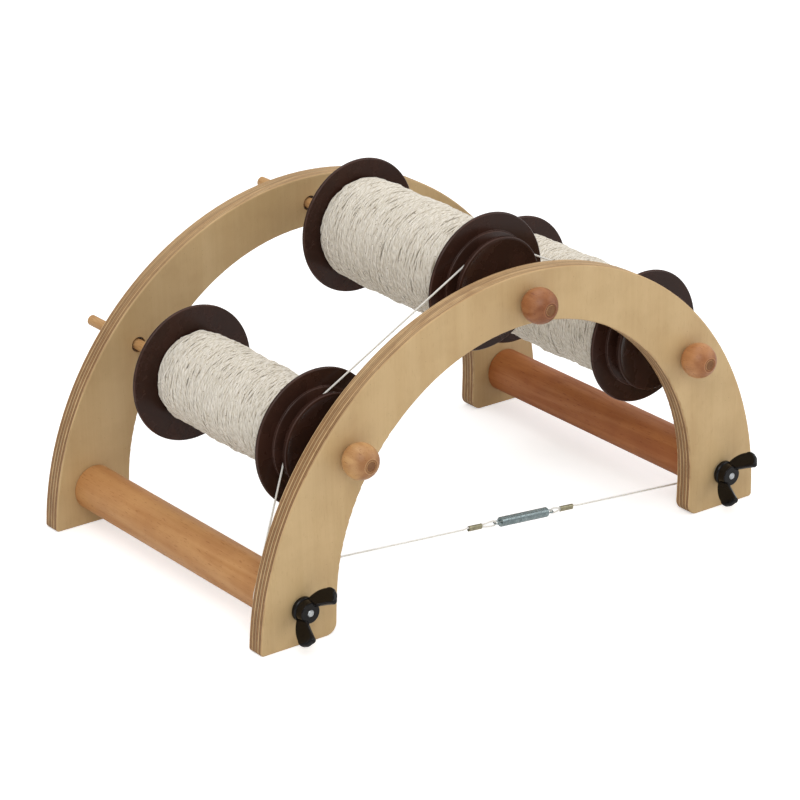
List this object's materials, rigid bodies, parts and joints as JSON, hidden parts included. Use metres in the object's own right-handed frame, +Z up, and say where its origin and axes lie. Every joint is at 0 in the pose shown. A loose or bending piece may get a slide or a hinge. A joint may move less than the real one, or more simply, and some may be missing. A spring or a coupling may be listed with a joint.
{
  "type": "bobbin rack",
  "caption": "Free-standing rack for yarn bobbins: half-round plywood arches joined by round crossbars, bobbins turning on draw-out wooden axle rods, braked by a sprung cord.",
  "frame": {"origin": "middle of the rack footprint, on the floor", "axes": "+X along the row of bobbins to the right of somebody facing the knobs, +Y from the knobs to the far rod ends, +Z up"},
  "size_m": [0.54, 0.4001, 0.305],
  "materials": {
    "plywood": "satin",
    "bar_wood": "satin",
    "rod_wood": "satin",
    "knob_wood": "satin",
    "bobbin_plastic": "satin",
    "yarn": "matte",
    "cord": "satin",
    "spring_steel": "zinc plated",
    "crimp_brass": "dull",
    "zinc": "zinc plated",
    "brass": "plain",
    "nut_plastic": "gloss"
  },
  "bodies": {
    "frame": {"front_arch": "plywood", "rear_arch": "plywood", "left_crossbar": "bar_wood", "right_crossbar": "bar_wood", "left_insert": "brass", "left_stud": "zinc", "left_rear_bolt": "zinc", "right_insert": "brass", "right_stud": "zinc", "right_rear_bolt": "zinc", "brake_cord": "cord", "brake_spring": "spring_steel", "left_crimp": "crimp_brass", "right_crimp": "crimp_brass"},
    "left_axle": {"left_rod": "rod_wood", "left_knob": "knob_wood"},
    "left_bobbin": {"left_whorl": "bobbin_plastic", "left_core": "bobbin_plastic", "left_rear_flange": "bobbin_plastic", "left_yarn": "yarn"},
    "middle_axle": {"middle_rod": "rod_wood", "middle_knob": "knob_wood"},
    "middle_bobbin": {"middle_whorl": "bobbin_plastic", "middle_core": "bobbin_plastic", "middle_rear_flange": "bobbin_plastic", "middle_yarn": "yarn"},
    "right_axle": {"right_rod": "rod_wood", "right_knob": "knob_wood"},
    "right_bobbin": {"right_whorl": "bobbin_plastic", "right_core": "bobbin_plastic", "right_rear_flange": "bobbin_plastic", "right_yarn": "yarn"},
    "left_nut_seat": {"left_washer": "zinc"},
    "left_nut": {"left_wing_nut": "nut_plastic"},
    "right_nut_seat": {"right_washer": "zinc"},
    "right_nut": {"right_wing_nut": "nut_plastic"}
  },
  "joints": [
    {"name": "left_axle_draw", "type": "slide", "parent": "frame", "child": "left_axle", "axis": [0, -1, 0], "range_m": [0, 0.37]},
    {"name": "left_bobbin_spin", "type": "hinge", "parent": "frame", "child": "left_bobbin", "pos_m": [-0.183, 0, 0.154], "axis": [0, 1, 0], "continuous": true},
    {"name": "middle_axle_draw", "type": "slide", "parent": "frame", "child": "middle_axle", "axis": [0, -1, 0], "range_m": [0, 0.37]},
    {"name": "middle_bobbin_spin", "type": "hinge", "parent": "frame", "child": "middle_bobbin", "pos_m": [0, 0, 0.245], "axis": [0, 1, 0], "continuous": true},
    {"name": "right_axle_draw", "type": "slide", "parent": "frame", "child": "right_axle", "axis": [0, -1, 0], "range_m": [0, 0.37]},
    {"name": "right_bobbin_spin", "type": "hinge", "parent": "frame", "child": "right_bobbin", "pos_m": [0.183, 0, 0.154], "axis": [0, 1, 0], "continuous": true},
    {"name": "left_washer_slide", "type": "slide", "parent": "frame", "child": "left_nut_seat", "axis": [0, -1, 0], "range_m": [0, 0.003]},
    {"name": "left_nut_turn", "type": "hinge", "parent": "left_nut_seat", "child": "left_nut", "pos_m": [-0.231, -0.175, 0.0335], "axis": [0, -1, 0], "range_deg": [0, 1080]},
    {"name": "right_washer_slide", "type": "slide", "parent": "frame", "child": "right_nut_seat", "axis": [0, -1, 0], "range_m": [0, 0.003]},
    {"name": "right_nut_turn", "type": "hinge", "parent": "right_nut_seat", "child": "right_nut", "pos_m": [0.231, -0.175, 0.0335], "axis": [0, -1, 0], "range_deg": [0, 1080]}
  ],
  "couplings": [
    {"joint": "left_washer_slide", "follows": "left_nut_turn", "m_per_rad": 0.000159},
    {"joint": "right_washer_slide", "follows": "right_nut_turn", "m_per_rad": 0.000159}
  ]
}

◇ ◇ ◇

_WHAT IS NEEDED_
Give an exact repetition of all the material.

_OUTPUT BELOW_
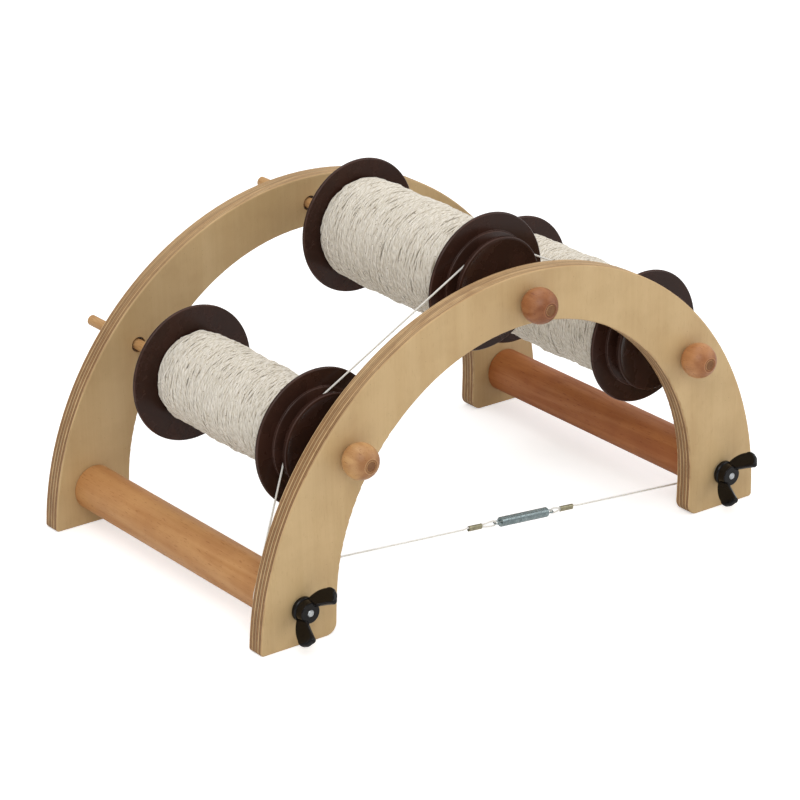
List this object's materials, rigid bodies, parts and joints as JSON, hidden parts included. Use metres in the object's own right-handed frame, +Z up, and say where its origin and axes lie. Every joint is at 0 in the pose shown. A loose or bending piece may get a slide or a hinge. A joint may move less than the real one, or more simply, and some may be missing. A spring or a coupling may be listed with a joint.
{
  "type": "bobbin rack",
  "caption": "Free-standing rack for yarn bobbins: half-round plywood arches joined by round crossbars, bobbins turning on draw-out wooden axle rods, braked by a sprung cord.",
  "frame": {"origin": "middle of the rack footprint, on the floor", "axes": "+X along the row of bobbins to the right of somebody facing the knobs, +Y from the knobs to the far rod ends, +Z up"},
  "size_m": [0.54, 0.4001, 0.305],
  "materials": {
    "plywood": "satin",
    "bar_wood": "satin",
    "rod_wood": "satin",
    "knob_wood": "satin",
    "bobbin_plastic": "satin",
    "yarn": "matte",
    "cord": "satin",
    "spring_steel": "zinc plated",
    "crimp_brass": "dull",
    "zinc": "zinc plated",
    "brass": "plain",
    "nut_plastic": "gloss"
  },
  "bodies": {
    "frame": {"front_arch": "plywood", "rear_arch": "plywood", "left_crossbar": "bar_wood", "right_crossbar": "bar_wood", "left_insert": "brass", "left_stud": "zinc", "left_rear_bolt": "zinc", "right_insert": "brass", "right_stud": "zinc", "right_rear_bolt": "zinc", "brake_cord": "cord", "brake_spring": "spring_steel", "left_crimp": "crimp_brass", "right_crimp": "crimp_brass"},
    "left_axle": {"left_rod": "rod_wood", "left_knob": "knob_wood"},
    "left_bobbin": {"left_whorl": "bobbin_plastic", "left_core": "bobbin_plastic", "left_rear_flange": "bobbin_plastic", "left_yarn": "yarn"},
    "middle_axle": {"middle_rod": "rod_wood", "middle_knob": "knob_wood"},
    "middle_bobbin": {"middle_whorl": "bobbin_plastic", "middle_core": "bobbin_plastic", "middle_rear_flange": "bobbin_plastic", "middle_yarn": "yarn"},
    "right_axle": {"right_rod": "rod_wood", "right_knob": "knob_wood"},
    "right_bobbin": {"right_whorl": "bobbin_plastic", "right_core": "bobbin_plastic", "right_rear_flange": "bobbin_plastic", "right_yarn": "yarn"},
    "left_nut_seat": {"left_washer": "zinc"},
    "left_nut": {"left_wing_nut": "nut_plastic"},
    "right_nut_seat": {"right_washer": "zinc"},
    "right_nut": {"right_wing_nut": "nut_plastic"}
  },
  "joints": [
    {"name": "left_axle_draw", "type": "slide", "parent": "frame", "child": "left_axle", "axis": [0, -1, 0], "range_m": [0, 0.37]},
    {"name": "left_bobbin_spin", "type": "hinge", "parent": "frame", "child": "left_bobbin", "pos_m": [-0.183, 0, 0.154], "axis": [0, 1, 0], "continuous": true},
    {"name": "middle_axle_draw", "type": "slide", "parent": "frame", "child": "middle_axle", "axis": [0, -1, 0], "range_m": [0, 0.37]},
    {"name": "middle_bobbin_spin", "type": "hinge", "parent": "frame", "child": "middle_bobbin", "pos_m": [0, 0, 0.245], "axis": [0, 1, 0], "continuous": true},
    {"name": "right_axle_draw", "type": "slide", "parent": "frame", "child": "right_axle", "axis": [0, -1, 0], "range_m": [0, 0.37]},
    {"name": "right_bobbin_spin", "type": "hinge", "parent": "frame", "child": "right_bobbin", "pos_m": [0.183, 0, 0.154], "axis": [0, 1, 0], "continuous": true},
    {"name": "left_washer_slide", "type": "slide", "parent": "frame", "child": "left_nut_seat", "axis": [0, -1, 0], "range_m": [0, 0.003]},
    {"name": "left_nut_turn", "type": "hinge", "parent": "left_nut_seat", "child": "left_nut", "pos_m": [-0.231, -0.175, 0.0335], "axis": [0, -1, 0], "range_deg": [0, 1080]},
    {"name": "right_washer_slide", "type": "slide", "parent": "frame", "child": "right_nut_seat", "axis": [0, -1, 0], "range_m": [0, 0.003]},
    {"name": "right_nut_turn", "type": "hinge", "parent": "right_nut_seat", "child": "right_nut", "pos_m": [0.231, -0.175, 0.0335], "axis": [0, -1, 0], "range_deg": [0, 1080]}
  ],
  "couplings": [
    {"joint": "left_washer_slide", "follows": "left_nut_turn", "m_per_rad": 0.000159},
    {"joint": "right_washer_slide", "follows": "right_nut_turn", "m_per_rad": 0.000159}
  ]
}